* [GIVEN PROBLEM]: Print exactly what the entries say, line by line, from the first line down to the one with "looks, +Z up.", inclusive.

··· AVAILABLE RECORDS ···

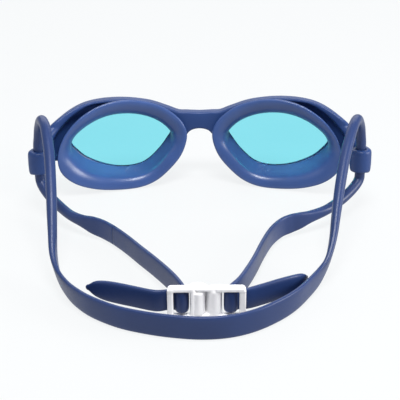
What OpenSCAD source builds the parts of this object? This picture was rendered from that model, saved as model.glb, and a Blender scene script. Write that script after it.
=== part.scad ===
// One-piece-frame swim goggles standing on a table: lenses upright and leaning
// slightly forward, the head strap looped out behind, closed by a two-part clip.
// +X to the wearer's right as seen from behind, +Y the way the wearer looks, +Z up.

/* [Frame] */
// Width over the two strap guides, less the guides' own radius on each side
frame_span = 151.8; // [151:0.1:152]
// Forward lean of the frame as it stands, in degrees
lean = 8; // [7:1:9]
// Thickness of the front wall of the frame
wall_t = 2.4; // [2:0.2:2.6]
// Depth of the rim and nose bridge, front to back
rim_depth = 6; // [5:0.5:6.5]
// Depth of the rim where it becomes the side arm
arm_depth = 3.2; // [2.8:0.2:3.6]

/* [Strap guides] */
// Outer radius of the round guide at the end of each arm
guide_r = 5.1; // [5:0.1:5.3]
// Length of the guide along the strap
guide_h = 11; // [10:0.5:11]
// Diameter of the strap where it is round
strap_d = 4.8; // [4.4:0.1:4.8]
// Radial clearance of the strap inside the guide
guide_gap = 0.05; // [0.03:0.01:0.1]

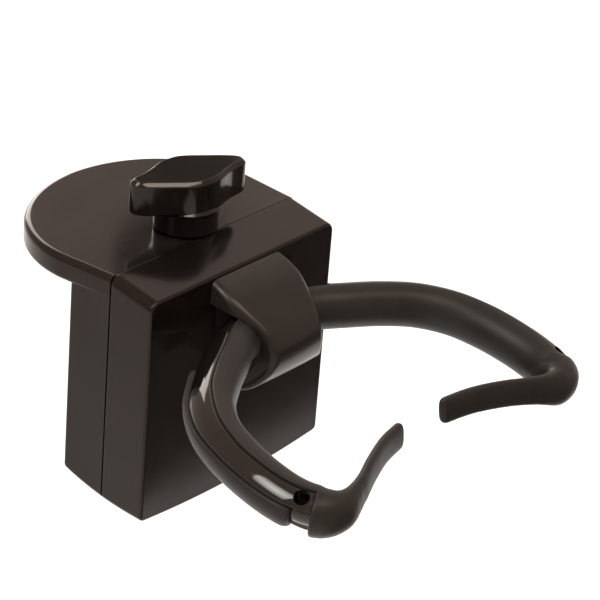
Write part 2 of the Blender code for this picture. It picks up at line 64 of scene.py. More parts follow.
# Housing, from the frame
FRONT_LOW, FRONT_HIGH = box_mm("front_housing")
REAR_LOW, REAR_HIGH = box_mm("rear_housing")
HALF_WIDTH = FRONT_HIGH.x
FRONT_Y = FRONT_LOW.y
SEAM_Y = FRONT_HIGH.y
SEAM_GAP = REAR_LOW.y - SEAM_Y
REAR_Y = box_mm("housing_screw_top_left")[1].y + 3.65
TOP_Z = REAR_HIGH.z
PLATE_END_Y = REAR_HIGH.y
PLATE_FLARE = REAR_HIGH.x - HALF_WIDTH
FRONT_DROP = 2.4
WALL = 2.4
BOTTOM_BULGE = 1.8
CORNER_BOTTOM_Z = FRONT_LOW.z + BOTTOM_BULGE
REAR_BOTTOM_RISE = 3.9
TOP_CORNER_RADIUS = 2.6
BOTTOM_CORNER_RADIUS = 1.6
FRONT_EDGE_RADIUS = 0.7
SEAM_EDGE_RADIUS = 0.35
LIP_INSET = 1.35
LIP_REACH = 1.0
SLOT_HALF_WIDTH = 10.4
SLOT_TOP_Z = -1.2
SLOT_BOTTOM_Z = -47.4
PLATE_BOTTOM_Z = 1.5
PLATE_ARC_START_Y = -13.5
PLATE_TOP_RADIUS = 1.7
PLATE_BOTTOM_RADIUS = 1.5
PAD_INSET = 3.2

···

* [SOLUTION TO THIS EXERCISE]:
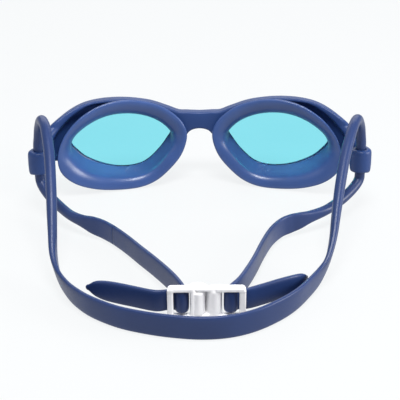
What OpenSCAD source builds the parts of this object? This picture was rendered from that model, saved as model.glb, and a Blender scene script. Write that script after it.
=== part.scad ===
// One-piece-frame swim goggles standing on a table: lenses upright and leaning
// slightly forward, the head strap looped out behind, closed by a two-part clip.
// +X to the wearer's right as seen from behind, +Y the way the wearer looks, +Z up.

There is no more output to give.